After a moment, Toni caught her eye. “You’ll want to tell Em about your family, and then with her guidance, talk to your publicist.”
“Maybe.” Kaelee was embarrassed by her family.
There was no way around it. The last thing she wanted was to tell anyone that she shared even a drop of DNA with her intolerant father.
She’d distanced herself intentionally. “That family isn’t the sort of people I want to associate with. I haven’t spoken to them in a decade.”
“You aren’t even using their name talking to me now, Kae.” Toni pushed open the door to the outside. Fall had turned the college grounds into a crisp wonderland. Not quite winter, but the fluctuating weather meant there were flowers still, but also the damp decay from a few heavy rains.
“You didn’t ask,” Kaelee hedged.
“I won’t either.” Toni shook her head. “Keep your secrets close, but talk to your team. I learned that the hard way. When that blew up … all the news stuff with me and Addie … it was a lot. If you are avoiding saying their name, it means I might recognize it. That means you need to warn the team.”
Kaelee said nothing. Things were different with Toni and Addie.
Toni’s book was a huge breakout hit, and Addie was the lead actor in the adaptation.
They were both public personas. Kaelee, very intentionally, was not.
She had some relatives with Names, but personally, she was careful to stay under any radar.
Just a woman at a university, a person in a crowd, a lesbian with no ties.
Nothing about her was remarkable in any way the media should care about.
Telling her agent and publicist would mean there were two more people who knew.
One person can keep a secret; two people might not.

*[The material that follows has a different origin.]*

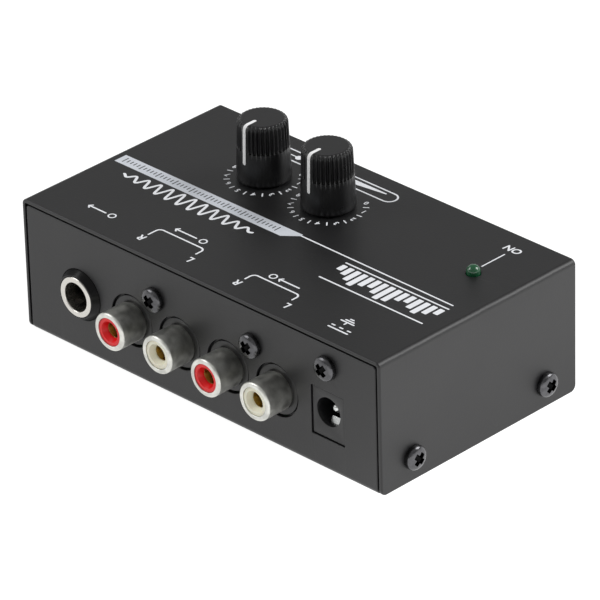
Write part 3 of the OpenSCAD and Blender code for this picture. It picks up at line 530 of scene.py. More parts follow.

If she told Emily and publicity, too? That was inviting exposure.
And as much as folks might call her paranoid, she grew up with publicity people.
She knew better than to trust most of them.
There were plenty of publicity and marketing people who would do despicable things to get coverage.
Kaelee had zero interest in telling them anything that could be buzzworthy.
There were great publicists, and there were … other sorts.
“I have it under control,” Kaelee said finally.
This part of her life she had figured out.
No contact with the fam. No ties to them.
She’d worked on creating a separate identity for years; she had invented herself, and nothing was worth risking her privacy.
“I’ll text you if I get any good book news. ”
“Or bad news. I’m here for listening to either.” Toni looked like she had more to say, but when Kaelee simply nodded, Toni slid into her Jeep instead.
Would she still smile at me if she knew where I come from?
If she knew how much money Tripp has donated to politicians trying to strip away our rights, would Toni hate me? Or look at me differently?
Kaelee’s family spilled their money backing the kind of politicians who wanted to limit anything that loosely fell under the umbrella of LGBTQ or women’s rights.
Book banning, bathroom bills, trans athletes, birth control limits, whatever issue was about taking rights away from people, they were onboard.
Coming out in a family like that was one of the single most horrible things Kaelee had experienced.
Her father had smacked her when she stood up to him, more than once.
No guilt, no hesitation. He simply hit her.
When Kaelee came out, her mother wept, dropped to her knees, and started praying loudly.
Her sister just looked at her like she’d taken a shit on the rug.
If not for her trust fund from her grandmother, Kaelee would’ve been unable to live an authentic life.
So, no, Kaelee would absolutely not be naming names. She wasn’t one of them, properly disowned unless she “stopped rebelling” and became magically heterosexual and conservative, as if that were even possible.
They’d rather I live a lie than be happy.
And Kaelee would rather succeed on her own terms.